Localization emphasizes the proximity of production, sourcing, and end markets. This strategy lowers transportation risks, reduces delivery times, and improves responsiveness, all of which are significant benefits for ventures that require agility. As consumer interest in locally made products and sustainability grows, localization has emerged as an important marketing and brand differentiation strategy.
Localization provides several benefits to entrepreneurs in addition to risk mitigation. It enables faster order fulfillment, lowers logistics costs, and improves quality oversight by providing easier access to manufacturing sites. It also promotes stronger community ties and regional loyalty while simplifying regulatory compliance by operating under a single jurisdiction. For many businesses, the “locally made” narrative boosts brand value and customer connections.
However, these strategies are not without challenges. Diversification increases supplier management requirements while complicating quality control across multiple sources. Localization can drive up production costs when local labor or materials are more expensive, and some regions may lack adequate infrastructure or expertise.

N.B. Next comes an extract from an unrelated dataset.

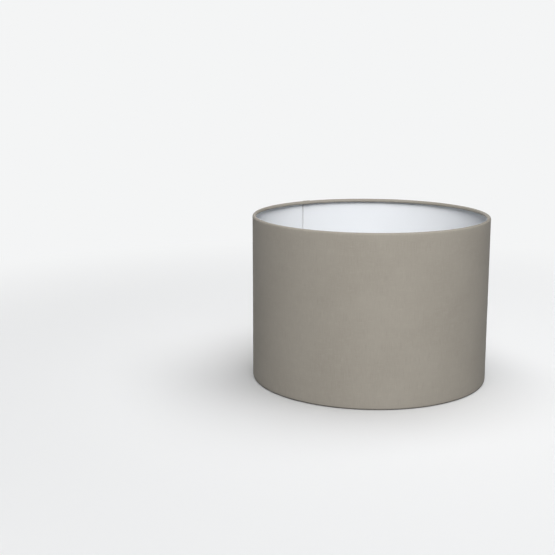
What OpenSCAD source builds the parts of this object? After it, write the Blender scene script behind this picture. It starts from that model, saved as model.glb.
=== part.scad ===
// Drum lamp shade: a fabric and PVC laminate rolled into a drum, hemmed round two
// wire rings. The bottom ring carries three arms and a fitter ring for a lampholder,
// and a lift-out reducer ring makes the fitter smaller.
// Millimetres. The origin is the centre of the base, and +Z is the drum's axis.

/* [Drum] */
// Outside diameter of the fabric
shade_d = 300; // [200:10:500]
// Height over both rolled hems
shade_h = 210; // [120:5:350]

/* [Laminate] */
// Thickness of the outer fabric
fabric_t = 0.4; // [0.3:0.05:0.6]
// Thickness of the PVC liner
liner_t = 0.3; // [0.2:0.05:0.5]

/* [Seam] */
// Where the laminate's inner end shows, anticlockwise from +X
seam_angle = 123.5; // [0:0.5:359.5]
// Width of the overlap at the seam
seam_overlap = 9; // [7:1:20]
// Thickness of the double-sided tape in the overlap
seam_tape_t = 0.15; // [0.1:0.05:0.3]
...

The most effective approach frequently combines both strategies. For example, entrepreneurs may source critical components from several suppliers while maintaining local assembly or final production. Others may operate regional production hubs as they enter new markets. Another viable option is to use a hybrid model that includes local suppliers for regular operations and international sources for peak demand periods.
Strategic planning is critical to successful implementation. Entrepreneurs should conduct a risk assessment to identify critical supply chain vulnerabilities and operational dependencies. Mapping the supply network, including secondary and tertiary suppliers, provides the necessary visibility. Establishing relationships with backup suppliers and production partners in advance is critical, as emergency-sourced relationships are frequently suboptimal. Investing in supply chain monitoring tools when possible allows for early warnings and proactive responses to disruptions. Periodic testing of contingency plans ensures readiness in real-world scenarios.
As businesses grow, supply chains that combine diversification and localization become valuable strategic assets. Balancing global sourcing efficiency with local responsiveness enables entrepreneurs to remain competitive during times of volatility. In today’s volatile business environment, these supply chain strategies are no longer optional; they are critical to entrepreneurial success and long-term growth.